A little back story: Catherine's mother is Italian/Croatian and her father is from Brooklyn. As a child she spent summers in Croatia and as a teenager she lived in Africa.  "I have almost always felt more at home in the world, than at that home in the home where I’m supposed to belong, she writes on her blog.

Thirty years after that boat trip with her parents, Catherine got to Albania. Most of all she wanted to see Northern Albania, a very difficult place to travel to. "Why do you want to go there?" she was asked constantly by the Albanians she met on her journey.

They could not understand why this solo traveling American woman wanted to see Northern Albania. But as those who know Catherine will attest, she likes to do difficult things and she likes adventure. Not surprisingly, Catherine did her research and found out (from a travel blog) about the Hotel Relindja owned by a man named Alfred in place called Valbona.

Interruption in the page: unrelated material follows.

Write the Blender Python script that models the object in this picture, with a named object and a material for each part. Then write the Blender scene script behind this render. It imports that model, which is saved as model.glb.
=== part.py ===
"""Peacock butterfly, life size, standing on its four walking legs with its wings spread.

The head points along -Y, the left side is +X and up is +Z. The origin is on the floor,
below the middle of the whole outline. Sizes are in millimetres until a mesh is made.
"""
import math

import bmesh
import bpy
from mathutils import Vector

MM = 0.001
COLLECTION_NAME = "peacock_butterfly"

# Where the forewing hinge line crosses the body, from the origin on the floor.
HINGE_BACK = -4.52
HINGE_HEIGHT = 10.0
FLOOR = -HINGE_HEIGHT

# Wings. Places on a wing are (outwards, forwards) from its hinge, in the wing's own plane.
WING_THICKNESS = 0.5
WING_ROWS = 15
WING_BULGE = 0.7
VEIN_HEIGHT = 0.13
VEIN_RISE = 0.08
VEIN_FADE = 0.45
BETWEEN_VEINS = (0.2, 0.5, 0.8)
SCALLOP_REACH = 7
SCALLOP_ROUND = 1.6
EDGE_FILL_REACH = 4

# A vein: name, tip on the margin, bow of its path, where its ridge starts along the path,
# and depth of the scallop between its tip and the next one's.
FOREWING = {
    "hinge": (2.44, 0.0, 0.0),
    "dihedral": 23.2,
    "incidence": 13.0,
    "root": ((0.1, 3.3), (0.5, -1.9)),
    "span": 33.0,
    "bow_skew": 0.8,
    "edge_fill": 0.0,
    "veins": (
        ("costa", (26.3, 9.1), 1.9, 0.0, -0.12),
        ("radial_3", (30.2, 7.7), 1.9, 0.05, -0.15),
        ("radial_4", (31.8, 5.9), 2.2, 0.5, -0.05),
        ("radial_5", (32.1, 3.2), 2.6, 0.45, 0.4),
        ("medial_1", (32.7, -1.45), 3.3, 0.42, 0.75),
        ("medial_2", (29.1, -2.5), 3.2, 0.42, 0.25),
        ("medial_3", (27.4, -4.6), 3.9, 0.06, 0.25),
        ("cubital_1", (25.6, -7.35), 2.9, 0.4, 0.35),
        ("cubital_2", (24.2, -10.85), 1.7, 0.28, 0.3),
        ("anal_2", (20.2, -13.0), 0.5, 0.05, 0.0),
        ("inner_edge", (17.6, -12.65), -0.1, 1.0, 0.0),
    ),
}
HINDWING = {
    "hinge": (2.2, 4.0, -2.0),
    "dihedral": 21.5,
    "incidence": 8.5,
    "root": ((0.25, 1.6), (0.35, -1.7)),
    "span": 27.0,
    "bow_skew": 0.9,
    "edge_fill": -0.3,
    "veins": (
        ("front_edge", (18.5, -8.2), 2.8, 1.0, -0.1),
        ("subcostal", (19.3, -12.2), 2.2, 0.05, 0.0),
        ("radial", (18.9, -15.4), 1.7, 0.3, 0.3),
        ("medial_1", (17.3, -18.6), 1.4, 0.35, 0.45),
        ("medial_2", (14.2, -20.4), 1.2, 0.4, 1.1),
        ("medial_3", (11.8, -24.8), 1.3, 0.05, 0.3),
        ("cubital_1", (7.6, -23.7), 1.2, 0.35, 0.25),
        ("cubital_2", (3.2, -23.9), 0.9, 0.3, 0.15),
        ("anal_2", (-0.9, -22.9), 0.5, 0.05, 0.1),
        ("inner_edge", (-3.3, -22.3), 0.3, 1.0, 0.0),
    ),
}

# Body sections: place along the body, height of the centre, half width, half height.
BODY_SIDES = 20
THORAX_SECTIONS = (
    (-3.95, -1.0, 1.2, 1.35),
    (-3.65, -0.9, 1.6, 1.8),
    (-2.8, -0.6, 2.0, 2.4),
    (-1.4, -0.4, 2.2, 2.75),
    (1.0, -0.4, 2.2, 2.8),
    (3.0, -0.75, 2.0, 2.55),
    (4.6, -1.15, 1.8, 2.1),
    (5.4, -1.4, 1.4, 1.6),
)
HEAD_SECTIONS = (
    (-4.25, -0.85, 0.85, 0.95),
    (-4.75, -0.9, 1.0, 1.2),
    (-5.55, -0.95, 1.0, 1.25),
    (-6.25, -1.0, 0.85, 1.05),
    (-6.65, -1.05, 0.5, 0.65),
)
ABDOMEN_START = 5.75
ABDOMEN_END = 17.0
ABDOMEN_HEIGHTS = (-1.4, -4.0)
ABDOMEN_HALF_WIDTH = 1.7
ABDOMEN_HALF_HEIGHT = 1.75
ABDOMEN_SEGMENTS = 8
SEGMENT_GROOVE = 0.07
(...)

On her long journey north through rural Albania, which included long rides on small buses and ferries, she would tell the people she met that she was looking for a man named Alfred.

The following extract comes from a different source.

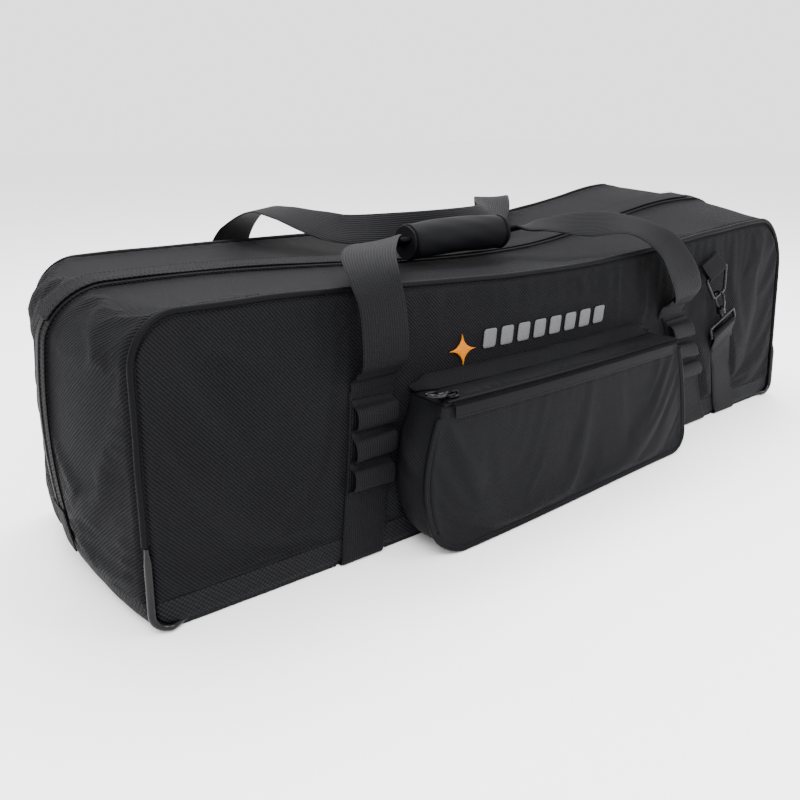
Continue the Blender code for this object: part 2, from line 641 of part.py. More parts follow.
def build_grip():
    """Padded grip wrapped round the front handle, open through its middle."""
    across = Vector(GRIP_SLOPE).normalized()
    through = Vector((1.0, 0.0, 0.0)).cross(across)
    outer = []
    inner = []
    for x in (-0.5 * GRIP_LENGTH, 0.5 * GRIP_LENGTH):
        centre = GRIP_CENTRE + Vector((x, 0.0, 0.0))
        angles = spread(0.0, 2.0 * math.pi * 15.0 / 16.0, 15)
        outer.append([centre + GRIP_RADIUS * (math.cos(a) * across + math.sin(a) * through)
                      for a in angles])
        inner.append([centre + GRIP_BORE[0] * math.cos(a) * across
                      + GRIP_BORE[1] * math.sin(a) * through for a in angles])
    add_sleeve("handle_grip", outer, inner, "grip", pivot=FRONT_HANDLE_AXIS)


# ---------------------------------------------------------------- pocket
def pocket_x(x, z):
    """The pocket narrows upwards: its right side leans in and its left side stands upright."""
    share = (x - POCKET_LEFT) / (POCKET_RIGHT - POCKET_LEFT)
    return x - share * POCKET_LEAN * z


def pocket_outline(inset):
    """Open outline of the pocket seen from the front: down the left, along, up the right."""
    left = POCKET_LEFT + inset
    right = POCKET_RIGHT - inset
    low = POCKET_BOTTOM + inset
    radius = POCKET_CORNER - inset
    heights = spread(POCKET_TOP, low + radius, 4)[:-1]
    corners = [[(centre_x + radius * math.cos(math.radians(start + step)),
                 low + radius + radius * math.sin(math.radians(start + step)))
                for step in spread(0.0, 90.0, 5)]
               for centre_x, start in ((left + radius, 180.0), (right - radius, 270.0))]
    bottom = [(x, low) for x in spread(left + radius, right - radius, 8)[1:-1]]
    outline = [(left, z) for z in heights] + corners[0] + bottom + corners[1]
    outline += [(right, z) for z in reversed(heights)]
    return [(pocket_x(x, z), z) for x, z in outline]


POCKET_BACK = FRONT - 3.0 * GAP
POCKET_FACE = FRONT - POCKET_STANDOFF


def build_pocket():
    """Gusseted pocket sewn to the front: a tray of walls with a face, open at the top."""
    outer = pocket_outline(0.0)
    inner = pocket_outline(POCKET_WALL)
    rings = []
    for (x, z), (in_x, in_z) in zip(outer, inner):
        rings.append([slump(x, POCKET_BACK, z), slump(x, POCKET_FACE, z),
                      slump(in_x, POCKET_FACE, in_z), slump(in_x, POCKET_BACK, in_z)])
    add_skin("pocket_gusset", rings, "pocket_fabric")

    face_back = POCKET_FACE - 2.0 * GAP
    face_front = face_back - POCKET_WALL

    def low(x):
        reach = max(POCKET_LEFT + POCKET_CORNER - x, x - POCKET_RIGHT + POCKET_CORNER, 0.0)
        return (POCKET_BOTTOM + POCKET_CORNER
                - math.sqrt(max(POCKET_CORNER ** 2 - reach ** 2, 0.0)))

    def place(x, share, side):
        z = low(x) + (POCKET_TOP - low(x)) * share
        return slump(pocket_x(x, z), face_back if side else face_front, z)

    angles = (90, 65, 40, 20)
    columns = [POCKET_LEFT + POCKET_CORNER * (1.0 - math.sin(math.radians(a))) for a in angles]
    columns += spread(POCKET_LEFT + POCKET_CORNER, POCKET_RIGHT - POCKET_CORNER, 8)
    columns += [POCKET_RIGHT - POCKET_CORNER * (1.0 - math.sin(math.radians(a)))
                for a in reversed(angles)]
    add_sheet("pocket_face", columns, spread(0.0, 1.0, 4), place, "pocket_fabric")

    piping_y = POCKET_FACE - 0.0012
    path = [slump(x, piping_y, z) for x, z in pocket_outline(-POCKET_BEAD - 2.0 * GAP)
            if z < POCKET_TOP - 0.01]
    add_tube("pocket_piping", path, POCKET_BEAD, "trim", sides=6)

    def tape(x, z, side):
        near = face_front - GAP
        return slump(pocket_x(x, z), near if side else near - TAPE_THICKNESS, z)

    add_sheet("pocket_zipper", spread(POCKET_LEFT + 0.004, POCKET_RIGHT - 0.004, 10),
              [POCKET_TOP - 0.014, POCKET_TOP], tape, "tape")


FLAP_LOW = POCKET_TOP + 0.0012
FLAP_HIGH = FLAP_LOW + 0.0024
FLAP_BACK = FRONT - 0.0020
FLAP_COLUMNS = [pocket_x(x, POCKET_TOP) for x in spread(POCKET_LEFT, POCKET_RIGHT, 8)]
FLAP_EDGE = [slump(x, FLAP_BACK, FLAP_HIGH) for x in FLAP_COLUMNS]
POCKET_HINGE = Vector((0.0, max(p.y for p in FLAP_EDGE), max(p.z for p in FLAP_EDGE)))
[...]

Coincidentally (or fatefully) she met Alfred's cousin on one of those small buses and when they arrived at their destination she introduced Catherine to her cousin. "He is tall and regal looking. Like a prince," she told me. He speaks good English  (after four years in England working at a German car factory), is in his mid-thirties and lives on his family's farm.

Love. Destiny. Life on a small farm in Valbona.

But that's not all. From the sounds of it, Alfred is the Catherine Bohne of Valbona. A man of the community, he is a trusted leader, a compassionate and helping person, a connector, a creative thinker.

Within days, Catherine was in love, helping Alfred on his rounds visiting neighbors and friends. She was learning Albanian. She was figuring out ways to make Valbona a tourist destination, which could be an economic engine for this impoverished and extraordinary region, which has little in the way of modern conveniences.

In the months since that first trip, Catherine has been back to Valbona more than once. She is planning to sell the bookstore, she is moving to Valbona for good and she started a  website about travel to Valbona called Journey to Valbona. Here is an excerpt from one of her blog posts:

Like all smart children, I have always wanted to run away from home.  Is this why my reason for traveling always seems to be to get away to somewhere?  I mean get away but also to GET to somewhere.  Be somewhere else.  Perhaps be someone else.  Live in a different world, but I mean live, not just visit.  I don’t want to go: where there are lots of tourists, to generic resorts that could be anywhere, to places that make me feel like I’m in a frozen, pre-prepared, pre-packaged museum (though those can be amusing), or to places which have been somehow warped by the traffic of tourists.  I do want to go:  to places which are really real, to places of that particular joyful solemnity that accompanies true beauty, to places where I can wander and get lost, to places where I will learn something, to places which are quiet and to places where I can know and be known.  I’m not very good at doing nothing, so I like joining in and lending a hand, being useful.  My idea of “doing nothing” is writing and drawing and having adventures, so I also like places where I am free to wander around and where people will allow me to prove myself, and just laugh if I seem a bit eccentric.